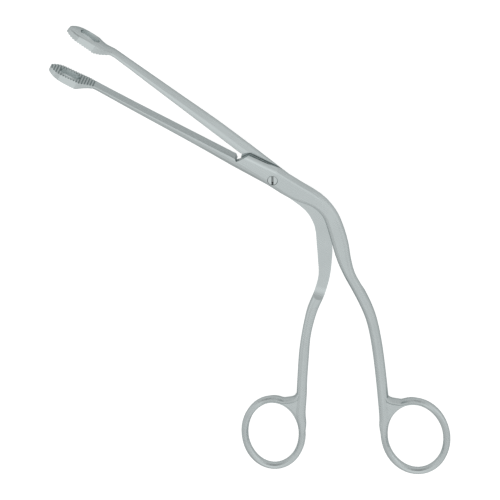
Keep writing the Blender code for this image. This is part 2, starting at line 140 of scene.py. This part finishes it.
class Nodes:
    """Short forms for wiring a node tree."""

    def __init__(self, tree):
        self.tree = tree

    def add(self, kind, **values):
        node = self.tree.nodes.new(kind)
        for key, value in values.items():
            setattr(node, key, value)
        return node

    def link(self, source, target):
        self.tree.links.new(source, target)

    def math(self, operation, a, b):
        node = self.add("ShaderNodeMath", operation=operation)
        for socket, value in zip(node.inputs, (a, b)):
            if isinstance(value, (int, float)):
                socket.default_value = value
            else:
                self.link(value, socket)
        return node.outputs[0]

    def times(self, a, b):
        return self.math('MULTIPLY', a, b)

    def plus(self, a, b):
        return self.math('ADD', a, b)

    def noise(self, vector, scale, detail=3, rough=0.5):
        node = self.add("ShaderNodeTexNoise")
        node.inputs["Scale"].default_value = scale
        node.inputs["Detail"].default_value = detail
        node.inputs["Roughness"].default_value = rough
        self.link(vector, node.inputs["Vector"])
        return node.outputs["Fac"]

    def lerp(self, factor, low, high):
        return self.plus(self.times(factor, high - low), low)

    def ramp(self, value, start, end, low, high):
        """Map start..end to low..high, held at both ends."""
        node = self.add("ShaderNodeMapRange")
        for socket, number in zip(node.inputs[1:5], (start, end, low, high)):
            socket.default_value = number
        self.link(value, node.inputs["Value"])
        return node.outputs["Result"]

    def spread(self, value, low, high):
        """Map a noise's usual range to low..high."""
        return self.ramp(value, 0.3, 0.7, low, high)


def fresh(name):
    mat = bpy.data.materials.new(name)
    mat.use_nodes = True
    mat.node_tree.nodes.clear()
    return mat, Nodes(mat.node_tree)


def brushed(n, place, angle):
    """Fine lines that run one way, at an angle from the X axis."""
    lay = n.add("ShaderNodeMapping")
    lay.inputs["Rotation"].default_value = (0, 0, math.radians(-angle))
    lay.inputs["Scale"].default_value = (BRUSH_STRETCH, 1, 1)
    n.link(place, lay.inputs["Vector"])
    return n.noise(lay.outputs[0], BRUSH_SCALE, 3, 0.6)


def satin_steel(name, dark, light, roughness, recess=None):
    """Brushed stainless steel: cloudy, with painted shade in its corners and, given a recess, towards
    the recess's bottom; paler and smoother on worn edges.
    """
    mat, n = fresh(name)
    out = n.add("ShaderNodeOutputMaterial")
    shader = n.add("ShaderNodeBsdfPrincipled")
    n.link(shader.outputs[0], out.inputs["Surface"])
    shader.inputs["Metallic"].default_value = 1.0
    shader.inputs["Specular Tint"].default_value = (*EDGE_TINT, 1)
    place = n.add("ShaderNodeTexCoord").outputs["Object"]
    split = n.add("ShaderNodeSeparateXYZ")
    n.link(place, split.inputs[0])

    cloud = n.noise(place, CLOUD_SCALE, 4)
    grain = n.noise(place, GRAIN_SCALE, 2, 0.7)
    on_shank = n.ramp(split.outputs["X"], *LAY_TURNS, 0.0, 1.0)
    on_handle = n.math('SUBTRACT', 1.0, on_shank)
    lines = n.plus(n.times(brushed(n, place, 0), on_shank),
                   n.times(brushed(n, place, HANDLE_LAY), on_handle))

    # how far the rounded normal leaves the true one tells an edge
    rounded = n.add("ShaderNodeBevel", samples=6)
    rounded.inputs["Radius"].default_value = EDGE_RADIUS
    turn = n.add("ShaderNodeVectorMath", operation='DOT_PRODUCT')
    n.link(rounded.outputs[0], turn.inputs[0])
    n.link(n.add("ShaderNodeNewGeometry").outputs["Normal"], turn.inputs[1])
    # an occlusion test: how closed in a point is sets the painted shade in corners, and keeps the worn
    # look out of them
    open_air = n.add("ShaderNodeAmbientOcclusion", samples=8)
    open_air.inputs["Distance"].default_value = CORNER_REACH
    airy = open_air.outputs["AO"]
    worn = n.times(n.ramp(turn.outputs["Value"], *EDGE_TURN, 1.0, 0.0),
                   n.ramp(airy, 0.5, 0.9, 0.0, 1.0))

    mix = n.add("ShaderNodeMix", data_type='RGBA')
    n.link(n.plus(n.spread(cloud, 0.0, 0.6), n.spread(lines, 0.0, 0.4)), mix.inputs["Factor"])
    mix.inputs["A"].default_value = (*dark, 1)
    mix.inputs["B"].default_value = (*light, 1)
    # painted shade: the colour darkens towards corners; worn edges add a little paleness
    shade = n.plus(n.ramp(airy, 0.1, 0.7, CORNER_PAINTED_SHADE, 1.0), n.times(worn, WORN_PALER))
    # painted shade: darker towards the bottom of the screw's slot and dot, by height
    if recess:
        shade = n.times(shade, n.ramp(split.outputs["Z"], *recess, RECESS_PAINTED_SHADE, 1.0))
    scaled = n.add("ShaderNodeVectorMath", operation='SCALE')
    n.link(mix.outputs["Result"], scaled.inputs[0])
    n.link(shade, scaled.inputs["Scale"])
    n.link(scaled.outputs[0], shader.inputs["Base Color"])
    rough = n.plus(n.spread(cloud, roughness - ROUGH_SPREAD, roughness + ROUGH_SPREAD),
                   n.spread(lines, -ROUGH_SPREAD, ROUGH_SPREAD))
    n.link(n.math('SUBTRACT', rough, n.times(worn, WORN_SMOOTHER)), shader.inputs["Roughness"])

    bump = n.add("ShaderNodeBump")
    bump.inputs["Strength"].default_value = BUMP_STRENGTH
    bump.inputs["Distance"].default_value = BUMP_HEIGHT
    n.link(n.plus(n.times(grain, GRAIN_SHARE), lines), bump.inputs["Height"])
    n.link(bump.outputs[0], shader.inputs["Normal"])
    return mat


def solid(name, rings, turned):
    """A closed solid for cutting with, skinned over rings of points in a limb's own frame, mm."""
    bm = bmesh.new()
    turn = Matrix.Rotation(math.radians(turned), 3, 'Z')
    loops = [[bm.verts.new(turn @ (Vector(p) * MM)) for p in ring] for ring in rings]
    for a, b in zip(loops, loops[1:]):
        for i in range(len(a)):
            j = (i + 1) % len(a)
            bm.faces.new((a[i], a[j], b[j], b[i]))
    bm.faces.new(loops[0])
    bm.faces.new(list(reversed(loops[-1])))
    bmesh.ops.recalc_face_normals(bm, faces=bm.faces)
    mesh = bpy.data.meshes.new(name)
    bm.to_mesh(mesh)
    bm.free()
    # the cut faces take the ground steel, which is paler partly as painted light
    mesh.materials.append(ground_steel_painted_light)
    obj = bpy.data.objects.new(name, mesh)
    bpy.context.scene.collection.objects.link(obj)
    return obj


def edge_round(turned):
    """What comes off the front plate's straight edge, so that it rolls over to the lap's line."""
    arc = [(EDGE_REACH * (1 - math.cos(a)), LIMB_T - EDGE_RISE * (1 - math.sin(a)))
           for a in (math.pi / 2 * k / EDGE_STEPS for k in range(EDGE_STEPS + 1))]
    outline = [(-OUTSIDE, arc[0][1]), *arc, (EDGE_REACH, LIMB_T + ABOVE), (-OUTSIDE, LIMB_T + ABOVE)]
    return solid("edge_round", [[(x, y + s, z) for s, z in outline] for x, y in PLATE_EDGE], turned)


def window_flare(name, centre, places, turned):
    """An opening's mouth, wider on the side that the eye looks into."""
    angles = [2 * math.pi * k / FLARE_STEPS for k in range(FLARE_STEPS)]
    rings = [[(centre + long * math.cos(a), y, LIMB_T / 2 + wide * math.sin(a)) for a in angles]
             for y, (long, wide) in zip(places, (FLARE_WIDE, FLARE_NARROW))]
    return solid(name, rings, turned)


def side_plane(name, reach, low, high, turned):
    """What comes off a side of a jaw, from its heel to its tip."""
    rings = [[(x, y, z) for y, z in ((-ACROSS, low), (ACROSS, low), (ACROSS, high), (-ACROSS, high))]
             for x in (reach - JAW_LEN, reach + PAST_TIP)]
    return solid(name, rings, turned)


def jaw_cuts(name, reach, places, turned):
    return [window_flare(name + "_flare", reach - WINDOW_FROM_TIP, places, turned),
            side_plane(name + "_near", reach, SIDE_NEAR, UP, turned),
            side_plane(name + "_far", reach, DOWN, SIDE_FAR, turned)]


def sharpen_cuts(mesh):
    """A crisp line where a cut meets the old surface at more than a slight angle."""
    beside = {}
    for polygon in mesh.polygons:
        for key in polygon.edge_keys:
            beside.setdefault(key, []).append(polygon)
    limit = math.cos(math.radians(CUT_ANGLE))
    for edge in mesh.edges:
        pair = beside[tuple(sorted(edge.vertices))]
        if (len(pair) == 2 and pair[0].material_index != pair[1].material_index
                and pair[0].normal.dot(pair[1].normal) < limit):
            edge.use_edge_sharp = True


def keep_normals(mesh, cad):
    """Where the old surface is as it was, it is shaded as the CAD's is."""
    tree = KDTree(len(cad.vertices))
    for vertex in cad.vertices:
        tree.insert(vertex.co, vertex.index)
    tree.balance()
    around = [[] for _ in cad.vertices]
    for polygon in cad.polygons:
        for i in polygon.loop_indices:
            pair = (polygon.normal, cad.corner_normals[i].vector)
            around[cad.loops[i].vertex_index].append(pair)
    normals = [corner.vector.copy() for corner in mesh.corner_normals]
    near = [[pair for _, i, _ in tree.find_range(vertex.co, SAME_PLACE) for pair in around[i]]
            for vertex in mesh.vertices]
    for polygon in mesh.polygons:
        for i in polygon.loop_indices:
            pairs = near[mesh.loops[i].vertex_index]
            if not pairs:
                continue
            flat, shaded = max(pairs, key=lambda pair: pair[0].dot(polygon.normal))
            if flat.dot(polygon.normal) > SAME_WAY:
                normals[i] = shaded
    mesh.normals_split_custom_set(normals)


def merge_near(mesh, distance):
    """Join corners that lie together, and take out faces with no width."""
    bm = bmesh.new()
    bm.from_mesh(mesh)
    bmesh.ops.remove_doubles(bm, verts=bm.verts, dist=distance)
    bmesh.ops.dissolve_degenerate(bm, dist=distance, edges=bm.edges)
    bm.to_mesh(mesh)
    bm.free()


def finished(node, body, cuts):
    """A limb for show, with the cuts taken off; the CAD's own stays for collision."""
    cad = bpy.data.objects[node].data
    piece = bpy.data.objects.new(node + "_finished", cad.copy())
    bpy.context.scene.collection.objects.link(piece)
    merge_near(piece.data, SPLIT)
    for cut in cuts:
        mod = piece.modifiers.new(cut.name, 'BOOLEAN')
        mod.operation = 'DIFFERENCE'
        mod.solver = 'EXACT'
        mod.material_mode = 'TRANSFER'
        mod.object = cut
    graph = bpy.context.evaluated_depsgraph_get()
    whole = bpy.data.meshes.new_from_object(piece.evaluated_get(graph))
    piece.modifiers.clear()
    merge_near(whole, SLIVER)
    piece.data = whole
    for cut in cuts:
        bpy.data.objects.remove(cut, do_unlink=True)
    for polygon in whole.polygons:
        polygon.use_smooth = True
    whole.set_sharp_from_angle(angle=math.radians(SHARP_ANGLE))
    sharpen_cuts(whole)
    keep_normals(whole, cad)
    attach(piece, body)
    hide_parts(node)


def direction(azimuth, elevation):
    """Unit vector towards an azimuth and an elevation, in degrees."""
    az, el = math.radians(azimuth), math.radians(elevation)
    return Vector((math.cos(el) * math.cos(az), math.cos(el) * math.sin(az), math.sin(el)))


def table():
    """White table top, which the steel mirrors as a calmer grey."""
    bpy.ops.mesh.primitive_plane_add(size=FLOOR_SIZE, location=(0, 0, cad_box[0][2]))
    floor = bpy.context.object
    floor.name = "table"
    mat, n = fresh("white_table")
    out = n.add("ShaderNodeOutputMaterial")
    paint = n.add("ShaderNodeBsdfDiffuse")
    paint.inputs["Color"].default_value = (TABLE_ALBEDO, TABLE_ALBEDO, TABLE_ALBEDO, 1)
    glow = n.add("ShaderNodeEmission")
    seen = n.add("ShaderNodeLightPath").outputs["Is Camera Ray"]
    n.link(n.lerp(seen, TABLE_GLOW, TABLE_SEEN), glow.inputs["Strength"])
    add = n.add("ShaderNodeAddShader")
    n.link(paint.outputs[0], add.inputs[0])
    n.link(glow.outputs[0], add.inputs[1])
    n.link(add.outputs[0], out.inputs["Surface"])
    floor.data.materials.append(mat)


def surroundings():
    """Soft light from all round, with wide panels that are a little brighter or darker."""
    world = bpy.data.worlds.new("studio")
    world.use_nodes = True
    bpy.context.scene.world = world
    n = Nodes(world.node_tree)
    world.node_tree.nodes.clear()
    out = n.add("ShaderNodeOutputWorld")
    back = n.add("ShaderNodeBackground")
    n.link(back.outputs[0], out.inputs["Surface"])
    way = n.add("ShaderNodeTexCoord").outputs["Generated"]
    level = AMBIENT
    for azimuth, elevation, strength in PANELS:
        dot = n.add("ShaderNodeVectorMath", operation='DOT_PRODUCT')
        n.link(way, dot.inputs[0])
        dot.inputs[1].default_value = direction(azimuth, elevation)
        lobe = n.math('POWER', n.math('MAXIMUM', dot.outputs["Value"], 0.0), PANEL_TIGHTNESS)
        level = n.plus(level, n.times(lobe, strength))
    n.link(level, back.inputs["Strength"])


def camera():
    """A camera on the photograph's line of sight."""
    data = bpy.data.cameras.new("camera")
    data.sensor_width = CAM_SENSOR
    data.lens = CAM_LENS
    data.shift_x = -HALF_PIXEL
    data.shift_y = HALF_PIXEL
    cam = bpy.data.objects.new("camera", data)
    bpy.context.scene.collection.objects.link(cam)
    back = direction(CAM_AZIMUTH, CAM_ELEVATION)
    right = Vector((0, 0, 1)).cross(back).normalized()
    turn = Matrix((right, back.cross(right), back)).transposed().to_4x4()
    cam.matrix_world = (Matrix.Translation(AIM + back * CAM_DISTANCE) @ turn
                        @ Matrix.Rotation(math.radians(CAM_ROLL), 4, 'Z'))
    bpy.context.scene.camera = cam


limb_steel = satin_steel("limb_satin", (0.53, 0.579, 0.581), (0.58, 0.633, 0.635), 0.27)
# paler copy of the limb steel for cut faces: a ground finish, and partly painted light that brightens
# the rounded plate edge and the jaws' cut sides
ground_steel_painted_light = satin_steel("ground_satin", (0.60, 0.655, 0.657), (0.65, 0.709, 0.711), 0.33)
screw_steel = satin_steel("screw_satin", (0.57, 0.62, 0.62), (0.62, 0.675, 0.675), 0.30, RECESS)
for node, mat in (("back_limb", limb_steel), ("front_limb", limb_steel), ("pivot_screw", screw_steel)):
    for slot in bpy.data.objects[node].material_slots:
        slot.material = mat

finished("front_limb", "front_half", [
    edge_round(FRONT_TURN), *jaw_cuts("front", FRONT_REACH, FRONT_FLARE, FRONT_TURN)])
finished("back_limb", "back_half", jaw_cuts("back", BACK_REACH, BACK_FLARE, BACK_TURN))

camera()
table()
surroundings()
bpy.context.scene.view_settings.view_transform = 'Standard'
_ _ _
• _DIRECTIONS FOR THIS TASK_
Quote exactly the stretch of lines above that starts at the first one and ends at the line with "return self.math('ADD', a, b)", and nothing beyond it.

• _ANSWER TO THIS EXERCISE_
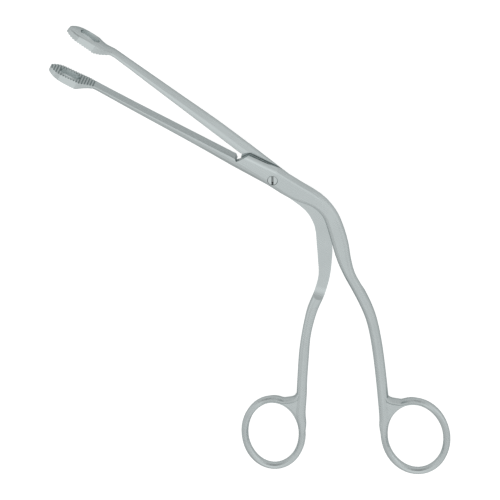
Keep writing the Blender code for this image. This is part 2, starting at line 140 of scene.py. This part finishes it.
class Nodes:
    """Short forms for wiring a node tree."""

    def __init__(self, tree):
        self.tree = tree

    def add(self, kind, **values):
        node = self.tree.nodes.new(kind)
        for key, value in values.items():
            setattr(node, key, value)
        return node

    def link(self, source, target):
        self.tree.links.new(source, target)

    def math(self, operation, a, b):
        node = self.add("ShaderNodeMath", operation=operation)
        for socket, value in zip(node.inputs, (a, b)):
            if isinstance(value, (int, float)):
                socket.default_value = value
            else:
                self.link(value, socket)
        return node.outputs[0]

    def times(self, a, b):
        return self.math('MULTIPLY', a, b)

    def plus(self, a, b):
        return self.math('ADD', a, b)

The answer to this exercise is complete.